Ia juga turut ikut bertugas menyusup ke daerah Malaysia ketika Indonesia sedang berkonfrontasi dengan Malaysia Pada bulan April 1965.
Pierre Tendean diangkat sebagai ajudan Menteri Koordinator Pertahanan Keamanan/Kepala Staf Angkatan Bersenjata Jenderal A. H. Nasution.
Saat meletus pemberontakan PKI, Pierre Tendean mengaku sebagai A. H. Nasution di mana sang jenderal berhasil melarikan diri. Sayangnya, dia gugur untuk melindungi Jenderal Nasution.
8. A.I.P. II (Anumerta) K. S. Tubun
Pahlawan revolusi selanjutnya adalah Karel Satsuit Tubun atau dikenal dengan K. S. Tubun. Dia dilahirkan di Tual, Maluku Tenggara pada 14 Oktober 1928.
Setelah menyelesaikan pendidikan di Sekolah Polisi Negara di Ambon ia diangkat sebagai Agen Polisi Tingkat II dan mendapat tugas dalam kesatuan Brigade Mobil (Brimob) di Ambon.
Setelahnya K. S. Tubun ditempatkan pada kesatuan Brimob Dinas Kepolisian Negara di Jakarta pada Tahun 1955 dipindahkan ke Medan Sumatera Utara dan tahun 1958 dipindahkan ke Sulawesi.
K. S. Tubun merupakan salah satu korban dari pemberontakan G30S/PKI.
Pada saat penculikan, K. S. Tubun saat itu sedang bertugas sebagai pengawal di kediaman Dr. Y. Leimena yang bersebelahan dengan rumah Jenderal A. H. Nasution.
Dia melawan dan terjadi pergulatan dengan pemberontak, namun K. S. Tubun tertembak hingga gugur.

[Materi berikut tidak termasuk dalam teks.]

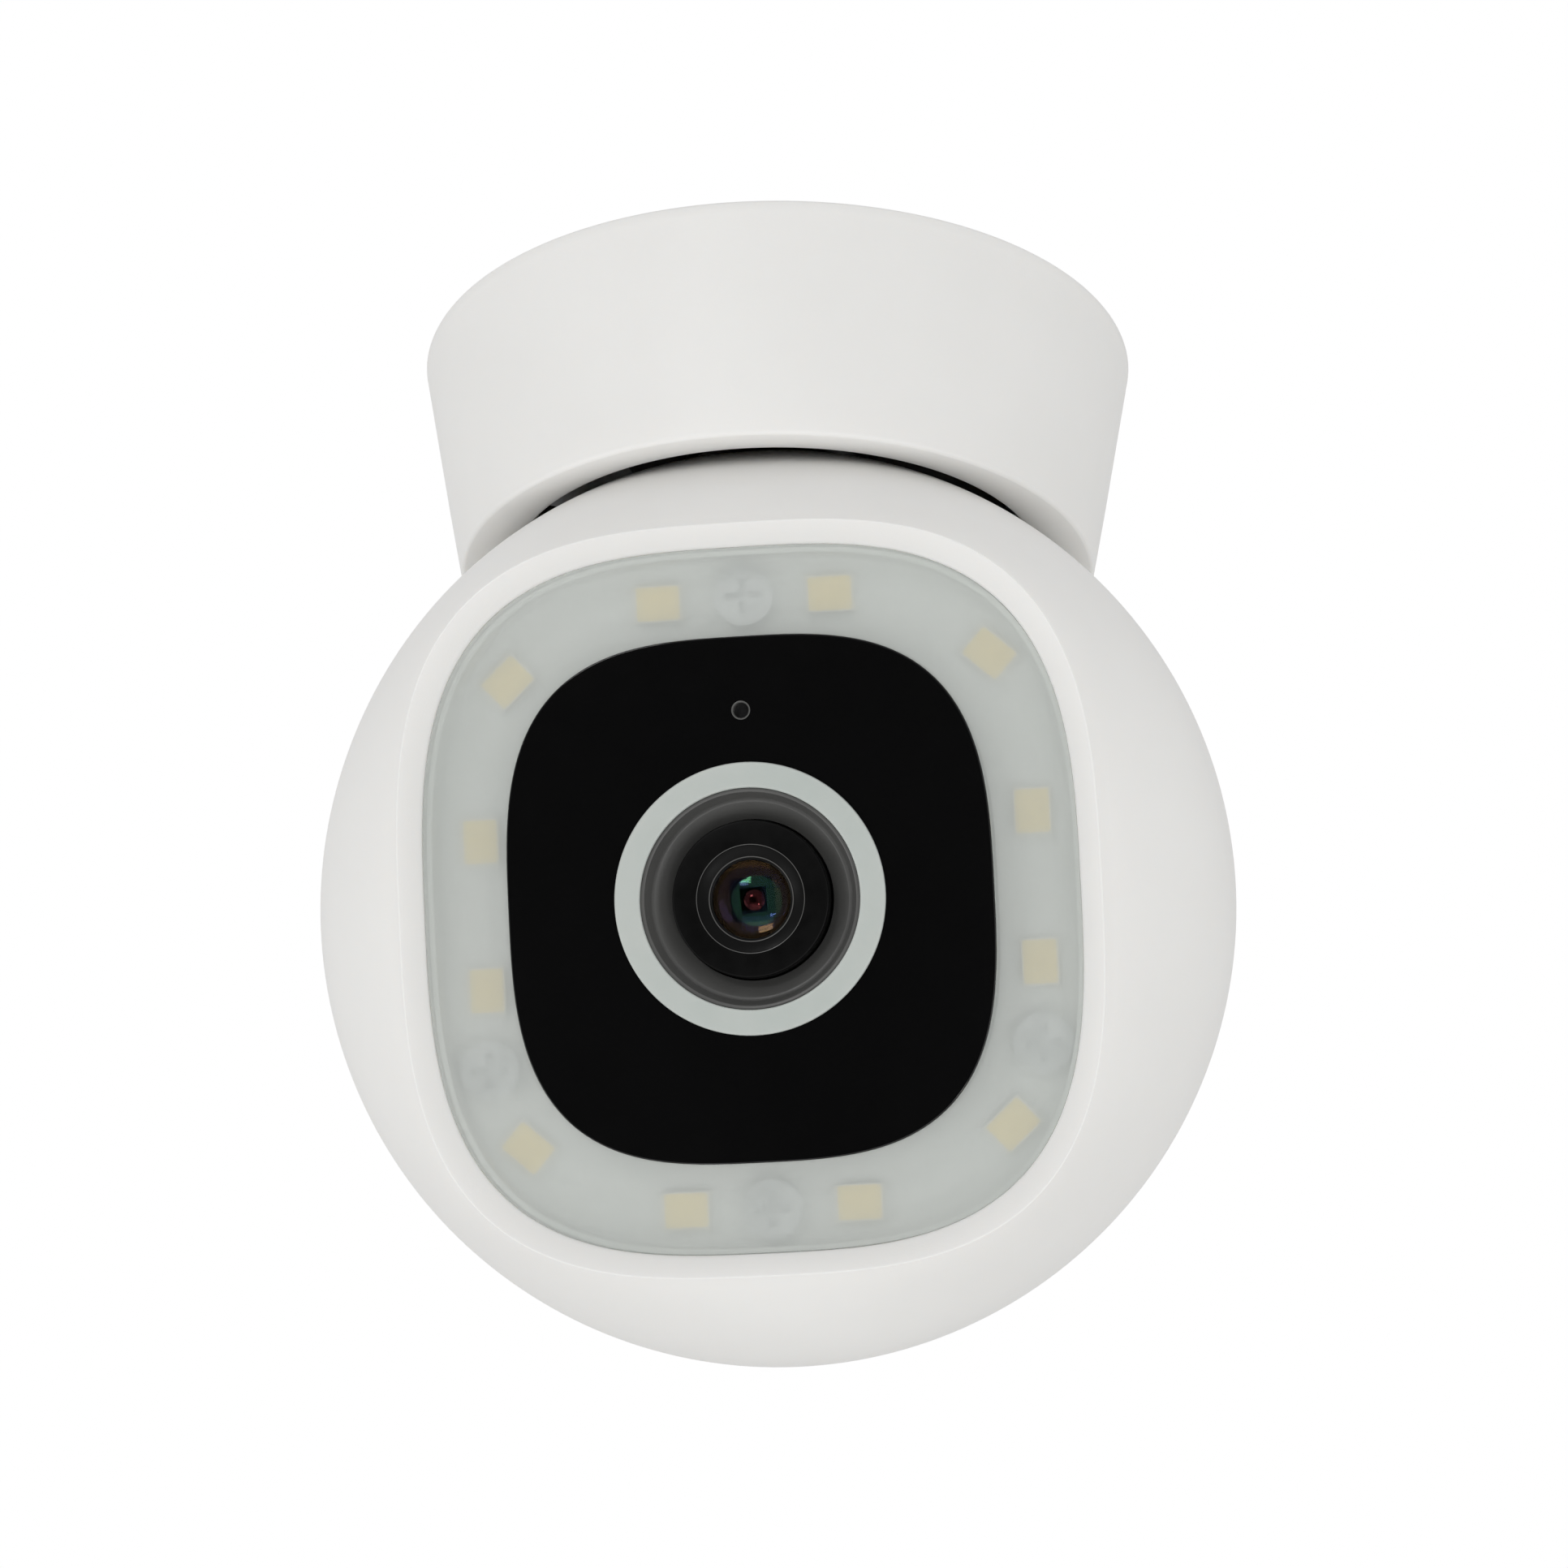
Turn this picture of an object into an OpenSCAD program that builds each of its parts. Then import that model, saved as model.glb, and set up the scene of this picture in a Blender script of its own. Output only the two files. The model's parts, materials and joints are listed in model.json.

Jenazahnya dimakamkan di Taman Makam Pahlawan Kalibata, Jakarta.
9. Kolonel (Anumerta) Sugiyono
Sugiyono lahir pada 12 Agustus 1926 di Desa Gendaran, daerah Gunung Kidul, Yogyakarta.
Petinggi TNI AD asal Yogyakarta ini, mendapat pendidikan militer pada Pembela Tanah Air (PETA).
Kemudian ia diangkat menjadi Budanco di Wonosari.
Sugiyono terus mengabdi pada negara di bidang militer dan ikut beberapa penumpasan pemberontakan di Tanah Air. Pada tanggal 1 Oktober 1965 Sugiyono yang baru saja kembali dari Pekalongan ditangkap di Markas Korem 072 yang telah dikuasai kelompok PKI.
Pahlawan revolusi ini dibunuh di Kentungan di sebelah Utara Yogyakarta dan jenazahnya ditemukan pada 22 Oktober 1965.
Jasadnya dimakamkan di Taman Makam Pahlawan Semaki, Yogyakarta.
Nah itulah 9 pahlawan Revolusi yang gugur karena keganasan dari Partai Komunis Indonesia (PKI) pada masa itu.